Which expenses can’t I claim?

SMSF expenses you can’t claim (and which you might have expected you could) include:

  • Any expenses associated with non-taxable income
  • Legal expenses, such as those involved with preparing your SMSF’s initial trust deed (or significantly amending it a later date)
  • Any other costs associated with establishing the fund, as these are regarded as capital expenses.

In addition, if the trustees of the fund incur any administrative penalties from the ATO for non-compliance, these expenses must not be paid by the fund. It’s also not legal for trustees to be reimbursed by the fund for payment of these penalties. Administrative penalties are therefore not paid by the SMSF and so are not tax deductible.

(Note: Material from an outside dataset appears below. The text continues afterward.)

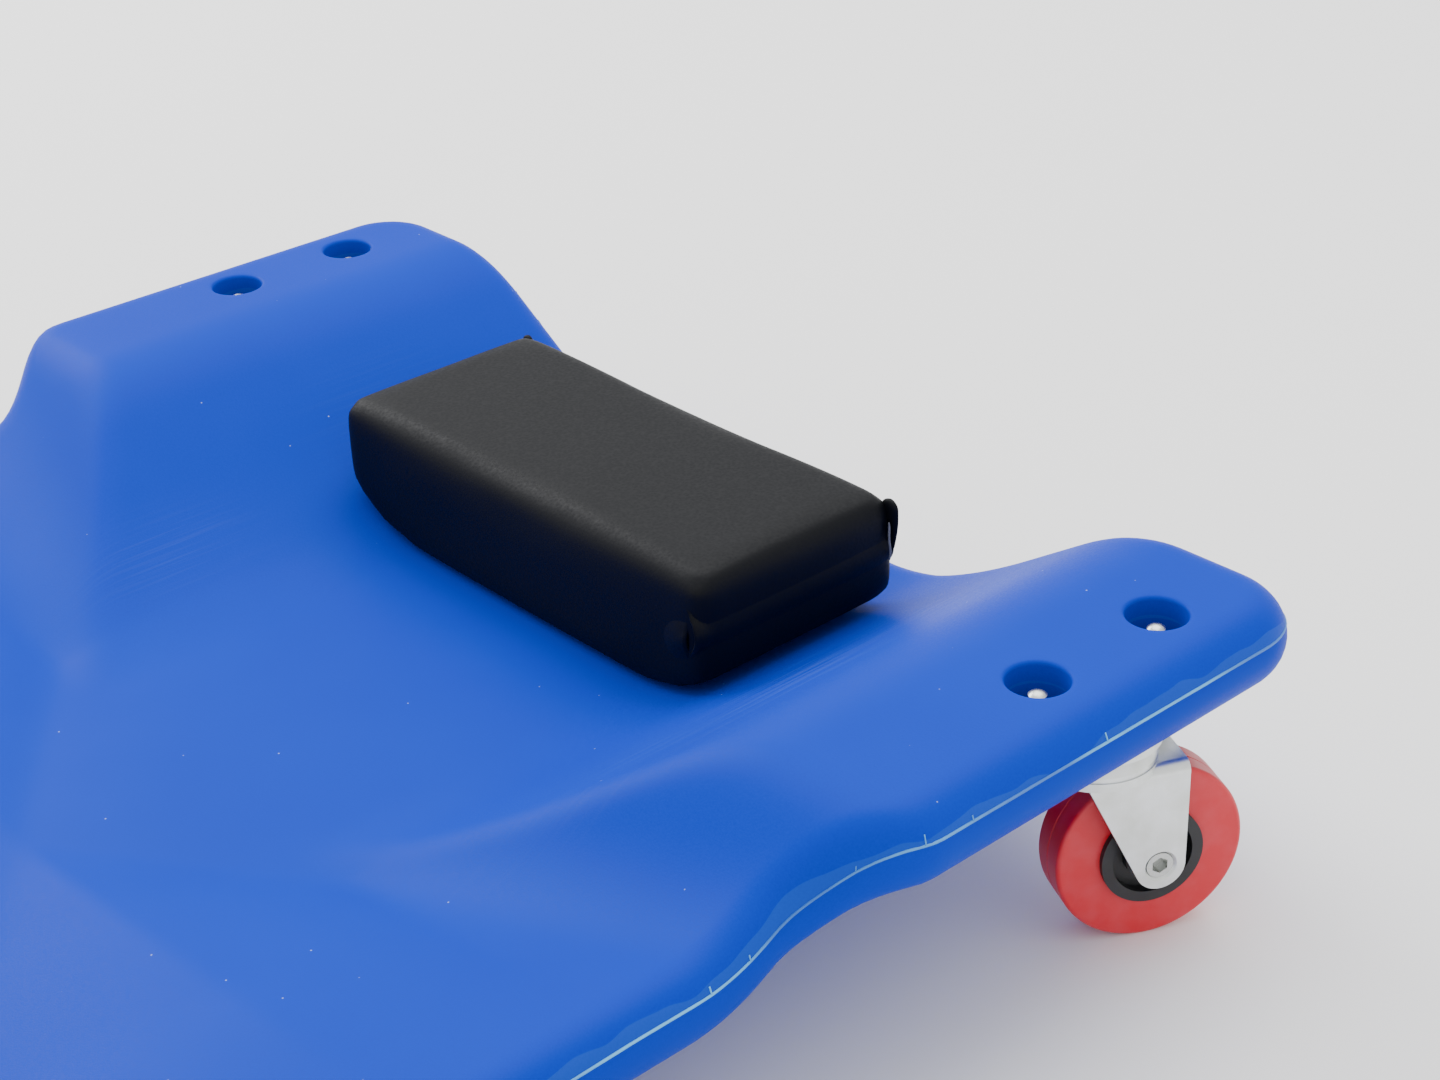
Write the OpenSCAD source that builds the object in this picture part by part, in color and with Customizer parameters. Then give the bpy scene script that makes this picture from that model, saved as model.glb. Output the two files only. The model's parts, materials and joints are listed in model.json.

For more detail on SMSF expenses you can and can’t claim as a tax deduction, check out the Australian Taxation Office (ATO) website.

The bottom line

SMSF expenses that relate specifically to your fund’s taxable income are tax deductible. However, some SMSFs have both taxable and non-taxable income. In this situation, fund expenses must be split between these two types of income, and only the amount apportioned to taxable income is tax deductible.

 

The information contained in this article is general in nature. It’s generally worth seeking independent professional advice about the tax-deductibility of your SMSF’s expenses.
In this article, we have not taken into account any particular person’s objectives, financial situation, or needs. Before acting on this information, you should consider the appropriateness of it, taking into account your personal objectives, financial situation, or needs. We recommend that you obtain financial advice specific to your situation before making any financial investment or insurance decision.